Church in Groningen, Netherlands

The Broerkerk in Groningen, Netherlands, was a medieval church connected to the Franciscan cloister in Groningen. The church was situated in the Broerstraat in Groningen. The Broerkerk was the first church in the town used by the Protestants.

In 1702 Arp Schnitger built an organ for the Broerekerk in Groningen. For the organ he used pipe-work from the previous instrument built by Hendrick Hermans van Loon in 1679. In 1815 the organ was moved by J.W. Timpe to the Der Aa-kerk because the Broerkerk/Academiekerk had to be restored to the Roman Catholic Church.

After the city joined the Republic of the Seven United Netherlands, the church became the church of the University of Groningen (1614). In the 19th century the church was given back to the Roman Catholics. The church was in such a bad condition that the decision was taken to demolish it. The remains of the buried bodies found in and around the church were reburied at the Roman Catholic churchyard in town. In 1895 a new church was built on the same site as the former Broerkerk.

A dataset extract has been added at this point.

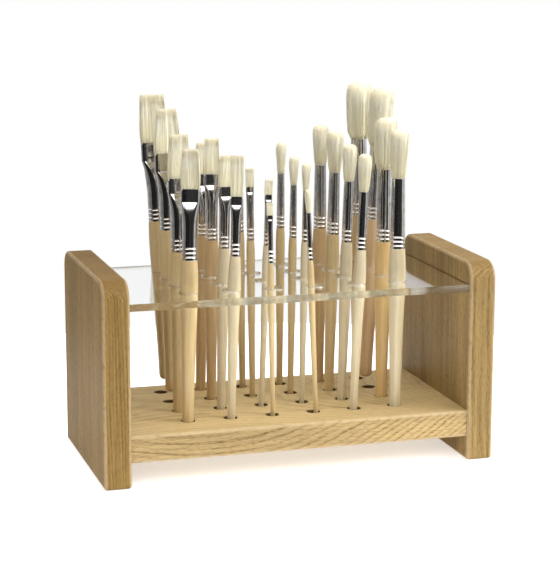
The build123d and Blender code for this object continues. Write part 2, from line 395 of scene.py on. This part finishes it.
def holeMask(tree, low, high):
    place = addNode(tree, "ShaderNodeSeparateXYZ")
    plug(tree, place.inputs[0], localPlace(tree, Matrix.Identity(4)))
    top, front, back = high.z / mm, low.y / mm, high.y / mm
    inside = span(tree, place.outputs[2], top - 0.9, top - 0.1, 1.0, 0.0)
    deep = calc(tree, "GREATER_THAN", place.outputs[2], top - timber["holeReach"])
    inside = calc(tree, "MULTIPLY", inside, deep)
    front, back = front + timber["holeMargin"], back - timber["holeMargin"]
    inside = calc(tree, "MULTIPLY", inside, calc(tree, "GREATER_THAN", place.outputs[1], front))
    inside = calc(tree, "MULTIPLY", inside, calc(tree, "LESS_THAN", place.outputs[1], back))
    return calc(tree, "MULTIPLY", inside, timber["holeDark"])


def timberMaterial(name, node, pith, tip, ring, sweep, wander, light, dark, corner):
    material, tree, shader = startMaterial(name)
    frameOf = Matrix.Translation(Vector(pith) * mm) @ Euler(tip).to_matrix().to_4x4()
    got = placeGroup(tree, timberGrain, Vector=localPlace(tree, frameOf), Ring=ring,
                     Wander=wander, Sweep=sweep, Light=light, Dark=dark)
    low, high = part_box(node)
    half = (high - low) / 2 / mm
    middle = Matrix.Translation((low + high) / 2)
    if node == "base_board":  # its long edges are the rounded ones
        half = Vector((half.z, half.y, 1000))
        middle = middle @ Matrix.Rotation(math.pi / 2, 4, "Y")
    arrisHighlight = placeGroup(tree, paintedArrisHighlight, Vector=localPlace(tree, middle), Half=half, Corner=corner,
                      Round=timber["round"])
    turned = addNode(tree, "ShaderNodeSeparateXYZ")
    plug(tree, turned.inputs[0], addNode(tree, "ShaderNodeNewGeometry").outputs["Normal"])
    upward = span(tree, calc(tree, "ABSOLUTE", turned.outputs[2]), 0.35, 0.95)
    if node == "base_board":  # a flat-sawn face shows its rings more softly
        colour = mixColour(tree, calc(tree, "MULTIPLY", upward, timber["softFace"]), got["Colour"], light)
    else:  # end grain takes the finish darker
        colour = mixColour(tree, calc(tree, "MULTIPLY", upward, timber["endGrain"]), got["Colour"], dark)
    # painted highlight: the rounded arrises drawn paler
    colour = mixColour(tree, calc(tree, "MULTIPLY", arrisHighlight["Mask"], timber["arrisHighlight"]), colour, timber["arris"])
    if node == "base_board":  # painted shade: the drilled holes are drawn darker inside, where little light reaches
        colour = mixColour(tree, holeMask(tree, low, high), colour, timber["hole"])
    plug(tree, shader.inputs["Base Color"], colour)
    plug(tree, shader.inputs["Roughness"], got["Roughness"])
    shader.inputs["Specular IOR Level"].default_value = 0.05
    shader.inputs["Coat Weight"].default_value = 0.02
    shader.inputs["Coat Roughness"].default_value = 0.3
    addBump(tree, shader, got["Height"], 0.00014)
    return material


def dress(node, material):
    mesh = frame["nodes"][node].data
    if not mesh.materials:
        mesh.materials.append(material)
    for i in range(len(mesh.materials)):
        mesh.materials[i] = material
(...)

The new church was named Sint Martinuskerk.

== Saint Martinuskerk ==
The Saint Martinuskerk in Groningen was built in 1895. The Neogothic church was designed by P.J.H. Cuypers. The church was built with brick and the interior was sober. In 1956 the church became a Cathedral when the bishopric of Groningen was formed. In 1970 the church was no longer used as church. The plans of changing the church into a library for the University of Groningen were too expensive and in 1982 the church was demolished. At its place the new library of the university was built.

The statue of Christ the King Jesus made by Jan Eloy Brom and his brother Leo Brom (placed in the church in 1936), was relocated to the Roman Catholic Churchyard cemetery in town.